Compression/rabin on roadmap? Scaling?

laudiacay · February 7, 2023, 12:03am

I’m interested in possibly using this for very large scale processing of archival data before sending it off to Filecoin.

I’m definitely interested in using it with IPFS at small scales to store/share age encryption identities and file metadata between people/entities, and then I’ll just post the giant encrypted/compressed blobs to Filecoin.

Looking at compression and rabin chunking and adding that- wondering if you have thoughts?

Also- is there any benchmarking data, anything I should be aware of, any places where a lot of things might be all loaded into memory together in creation of a private filesystem, any places that look like a chokepoint for massive scale and parallelization?

Opening this thread as I read the spec and repository so that we can discuss

matheus23 · February 7, 2023, 11:20am

That’d be amazing

We’ve thought about doing compression before encryption. I think it’s super reasonable, but there’s also a lot of different ways to ‘slice in’ the compression (before chunking? after chunking?). We’d probably just have to throw some thinking at it and we’d figure something out fairly quickly.

Regarding chunking: For encrypted data, deduplication doesn’t apply due to randomness used in encryption. What’s more interesting is efficient inserts/removes that we get if we have locally stable chunk boundaries with rabin (which would also interfere with compression).
All in all, it’s entirely possible. Brendan had some thoughts on doing this: wnfs-go/doc/cipherchunk.md at master · wnfs-wg/wnfs-go · GitHub
Another choice is whether to have different keys for each chunk. That’d mean needing to attach keys to all links, but would also allow rotating the key on a write without having to re-encrypt the rest of all files.
Today, we’re doing the dumb thing in both regards: Fixed chunk size and same key for all chunks. I really want to improve this, and I think we should consider advanced chunking (rabin or fixed chunks being a runtime choice) and different keys-per-chunk. The difficulty here lies in writing all the algorithms that do the chunking, then seeking and modifying subsequences efficiently.

Ooooh yes

For now, we haven’t optimized for scale - there exist chokepoints as a result of us not putting all our resources in things we don’t expect to need in the immediate future, since our use-case (browser-based personal data stores) aren’t huge-scale.

Here’s some chokepoints I know of:

When writing private files, we don’t stream yet (there exist read streams though). This’ll probably be the first thing we tackle, as that has already become a problem for Functionland when they tried to add >200Mb files on phones. Also not super hard, just some implementation work.
Our directories aren’t chunked yet, so they’re effectively subject to IPFS/IPLD/bitswap block size constraints, limiting the amount of directory entries to somewhere in the thousand(s?). This one requires some thinking & some spec writing (issue here: Directory Sharding · Issue #8 · wnfs-wg/spec · GitHub). That’s likely a more long-term thing.

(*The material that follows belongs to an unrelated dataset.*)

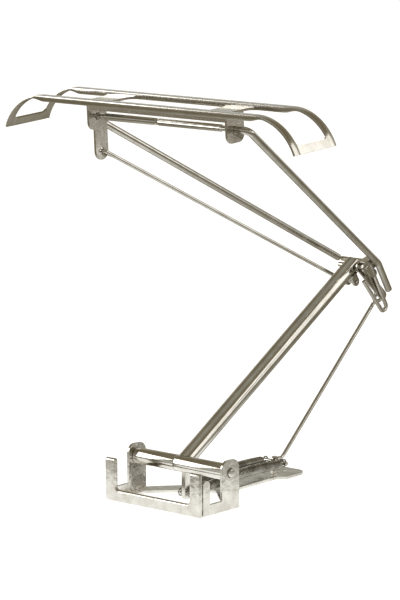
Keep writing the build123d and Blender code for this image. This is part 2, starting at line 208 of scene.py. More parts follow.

On the parallelization side, I believe that’s absolutely possible for us, but we haven’t focused on this yet. So far, our async rust isn’t doing any join!s yet. I believe we can have a really good parallelization story in the future due to all internal data structures being immutable by default and being designed to support idempotent, associative and commutative merge algorithms.
I should also mention that we’re Rc-based right now (because JS is single-threaded), but that’s easy enough to exchange for Arc.

laudiacay · February 7, 2023, 5:27pm

yeah- there are impls of fixed/rabin in iroh already. i’m going to ignore this for now and think about it later
keys per chunk smart- also helps you not hit AES-GCM limits …

benchmarking data we’ll have something soon. i have our other devs wiring our repo up to criterion and our critical section will include the part that will eventually include wnfs.

oof re parallelization. we’ll help us get there.